Variable costs are costs that change as the quantity of the good or service that a business produces changes.[1] Variable costs are the sum of marginal costs over all units produced. They can also be considered normal costs. Fixed costs and variable costs make up the two components of total cost. Direct costs are costs that can easily be associated with a particular cost object.[2] However, not all variable costs are direct costs. For example, variable manufacturing overhead costs are variable costs that are indirect costs, not direct costs. Variable costs are sometimes called unit-level costs as they vary with the number of units produced.
Direct labor and overhead are often called conversion cost,[3] while direct material and direct labor are often referred to as prime cost.
In marketing, it is necessary to know how costs divide between variable and fixed. This distinction is crucial in forecasting the earnings generated by various changes in unit sales and thus the financial impact of proposed marketing campaigns. In a survey of nearly 200 senior marketing managers, 60 percent responded that they found the "variable and fixed costs" metric very useful.[4]
The level of variable cost is influenced by many factors, such as fixed cost, duration of project, uncertainty and discount rate. An analytical formula of variable cost as a function of these factors has been derived. It can be used to assess how different factors impact variable cost and total return in an investment.[5]
Some common examples include sales commission, labor costs, and the costs of raw materials.
For a business which produces clothing, variable cost would include the direct material, i.e., cloth, and the direct labor. If the business uses a room, a sewing machine, and 8 hours of a laborer's time with 6 yards of cloth to make a shirt, then the cost of labor and cloth increases if two shirts are produced, and those are the variable costs. The facility and equipment are fixed costs, incurred regardless of whether even one shirt is made.
0 shirts | 1 shirt | 2 shirts | 3 shirts | ||
---|---|---|---|---|---|
Cloth (Direct Materials) | 0yds | 6yds | 12yds | 18yds | |
Labor (Direct Labor) | 0hrs | 8hrs | 16hrs | 24hrs | |
Equipment | 1 machine | 1 machine | 1 machine | 1 machine | |
Facility (overhead) | 1 room | 1 room | 1 room | 1 room |
The amount of materials and labor that goes into each shirt increases with the number of shirts produced. In this sense, the cost "varies" as production varies. In the long run, if the business planned to make 0 shirts, it would choose to have 0 machines and 0 rooms, but in the short run, even if it produces no shirts it has incurred those costs. Similarly, even if the total cost of producing 1 shirt is greater than the revenue from selling the shirt, the business would produce the shirt anyway if the revenue were greater than the variable cost. If the revenue that it is receiving is greater than its variable cost but less than its total cost, it will continue to operate while accruing an economic loss. If its total revenue is less than its variable cost in the short run, the business should shut down. If revenue is greater than total cost, this firm will have positive economic profit.

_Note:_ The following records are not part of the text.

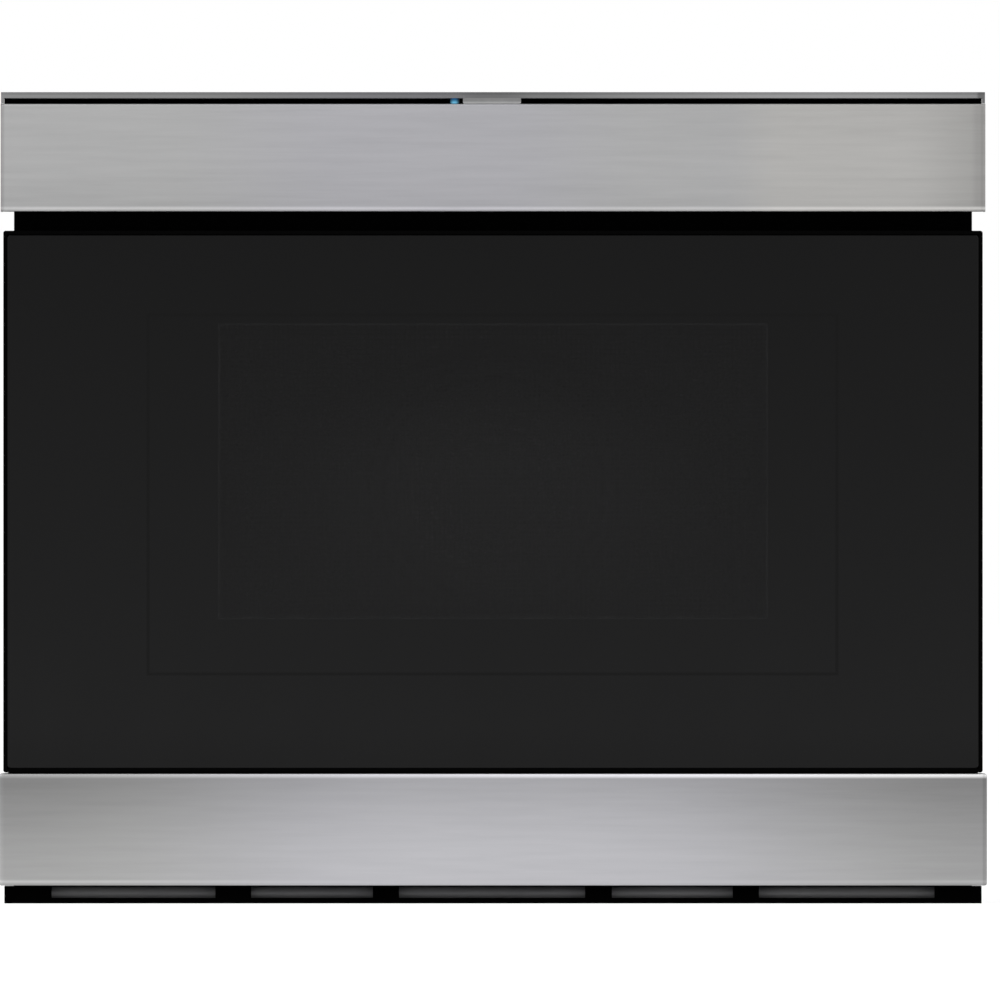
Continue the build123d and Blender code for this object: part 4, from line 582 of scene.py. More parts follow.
partLooks = {
    "copper_wire": sheet((0.30, 0.10, 0.035), (0.50, 0.19, 0.075), 60.0, 500.0, (0.2, 0.34),
                         0.00003, stretch=(1, 1, 6), metallic=0.8, coat=0.3),
    "ferrite": sheet((0.018, 0.018, 0.02), (0.04, 0.04, 0.042), 80.0, 900.0, (0.5, 0.7), 0.00004),
    "paper_wrap": sheet((0.52, 0.42, 0.26), (0.66, 0.56, 0.38), 50.0, 800.0, (0.6, 0.8), 0.00004),
    "white_plastic": sheet((0.62, 0.61, 0.58), (0.7, 0.69, 0.66), 60.0, 1200.0, (0.35, 0.5),
                           0.00002),
    "relay_black": sheet((0.012, 0.012, 0.013), (0.024, 0.024, 0.025), 60.0, 1200.0, (0.3, 0.48),
                         0.00003),
    "relay_blue": sheet((0.01, 0.05, 0.16), (0.02, 0.085, 0.24), 60.0, 1200.0, (0.28, 0.42),
                        0.00002),
    "coil_tape": sheet((0.62, 0.42, 0.05), (0.76, 0.54, 0.09), 90.0, 700.0, (0.25, 0.4), 0.00002),
    "tinned": sheet((0.55, 0.55, 0.54), (0.72, 0.72, 0.7), 90.0, 900.0, (0.22, 0.38), 0.00002,
                    metallic=1.0),
    "green_zinc": sheet((0.05, 0.22, 0.10), (0.09, 0.32, 0.15), 90.0, 900.0, (0.26, 0.4), 0.00002,
                        metallic=0.8),
    "steel_mesh": sheet((0.3, 0.3, 0.3), (0.62, 0.62, 0.6), 900.0, 2600.0, (0.35, 0.6), 0.0002,
                        metallic=1.0),
    "print_white": sheet((0.55, 0.56, 0.57), (0.64, 0.65, 0.66), 200.0, 2500.0, (0.4, 0.55),
                         0.000005),
}
for name, look in partLooks.items():
    finishes[name] = sheetFinish(name, look)


def finishList(*names):
    return [finishes[name] for name in names]


# Fine perforated screen behind the window: square holes punched on a straight grid.
screen = {"pitch": 0.003, "bar": 0.0009}


def makeScreen():
    low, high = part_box("door_screen")
    left, right, bottom, top = doorLook["window"]
    wide, tall, pitch = right - left, top - bottom, screen["pitch"]
    bm = bmesh.new()
    bmesh.ops.create_grid(bm, x_segments=round(wide / pitch), y_segments=round(tall / pitch),
                          size=0.5)
    bmesh.ops.scale(bm, vec=(wide, tall, 1), verts=bm.verts)
    holes = bm.faces[:]
    bmesh.ops.inset_individual(bm, faces=holes, thickness=screen["bar"] / 2,
                               use_even_offset=True)
    rim = [edge for edge in bm.edges if edge.is_boundary]
    bmesh.ops.delete(bm, geom=holes, context="FACES_ONLY")
    border = pullEdges(bm, rim)[0]
    bmesh.ops.scale(bm, vec=((high.x - low.x) / wide, (high.z - low.z) / tall, 1), verts=border)
    bmesh.ops.solidify(bm, geom=bm.faces[:], thickness=high.y - low.y)
    bmesh.ops.recalc_face_normals(bm, faces=bm.faces)
    bmesh.ops.rotate(bm, cent=(0, 0, 0), matrix=Matrix.Rotation(math.pi / 2, 3, "X"),
                     verts=bm.verts)
    middle = (low + high) / 2
    depth = [vert.co.y for vert in bm.verts]
    bmesh.ops.translate(bm, verts=bm.verts,
                        vec=(middle.x, middle.y - (min(depth) + max(depth)) / 2, middle.z))
    finishPiece("window_screen", bm, [sheetFinish("screen_enamel", screenLook)], "drawer",
                ["door_screen"])


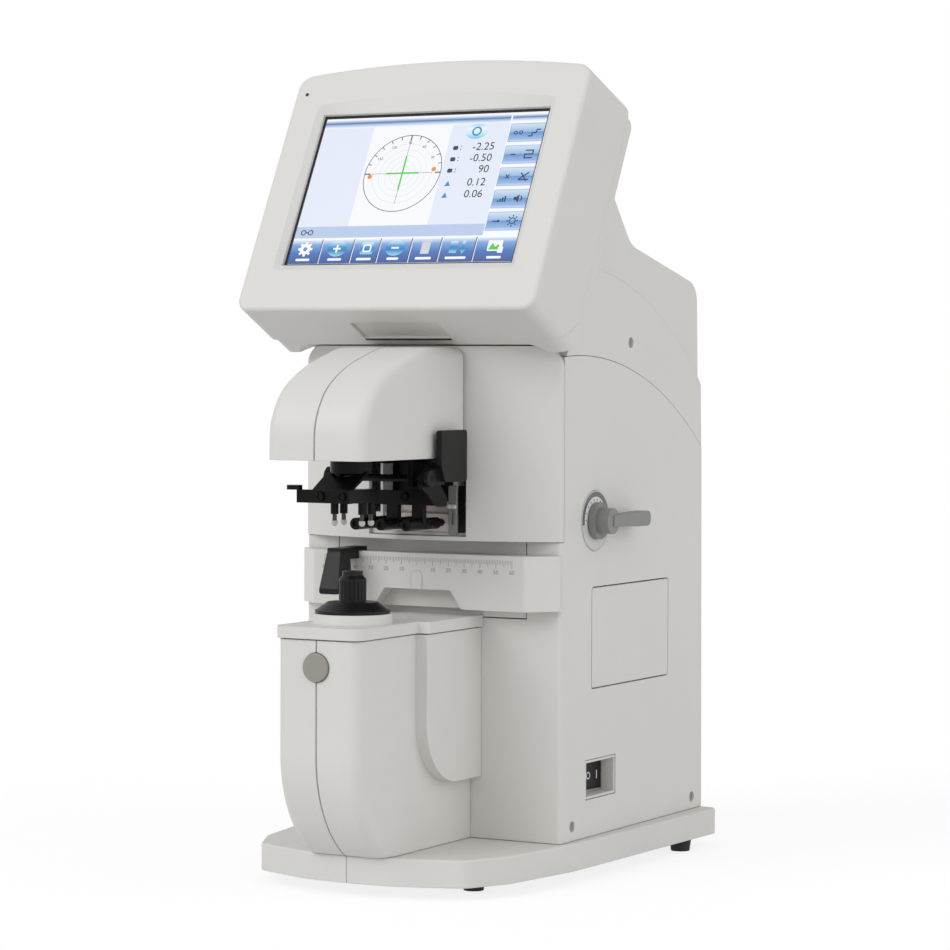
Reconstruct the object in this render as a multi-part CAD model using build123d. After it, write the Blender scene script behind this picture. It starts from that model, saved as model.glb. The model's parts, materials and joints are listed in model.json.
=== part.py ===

Over a one-day horizon, a factory's costs might largely consist of fixed costs, not variable. The company must pay for the building, the employee benefits, and the machinery regardless of whether anything is produced that day. The main variable cost will be materials and any energy costs actually used in production. However, over a six-month horizon, the factory will be better able to change the amount of labor to fit the desired output, either by using overtime hours, laying off employees, or hiring new employees. Thus, much of their labor becomes a variable cost - though not the cost of the managers, whose salaries are paid regardless of output.
Over a five-year horizon, all costs can become variable costs. The business can decide to shut down and sell off its buildings and equipment if long-run total cost exceeds their long-run total revenue, or to expand and increase the amount of both of them if their long-run total revenue exceeds their long-run total cost, which would include their variable costs. It can change its entire labor force, managerial as well as line workers.
Thus, which costs are classified as variable and which as fixed depends on the time horizon, most simply classified into short run and long run, but really with an entire range of time horizons.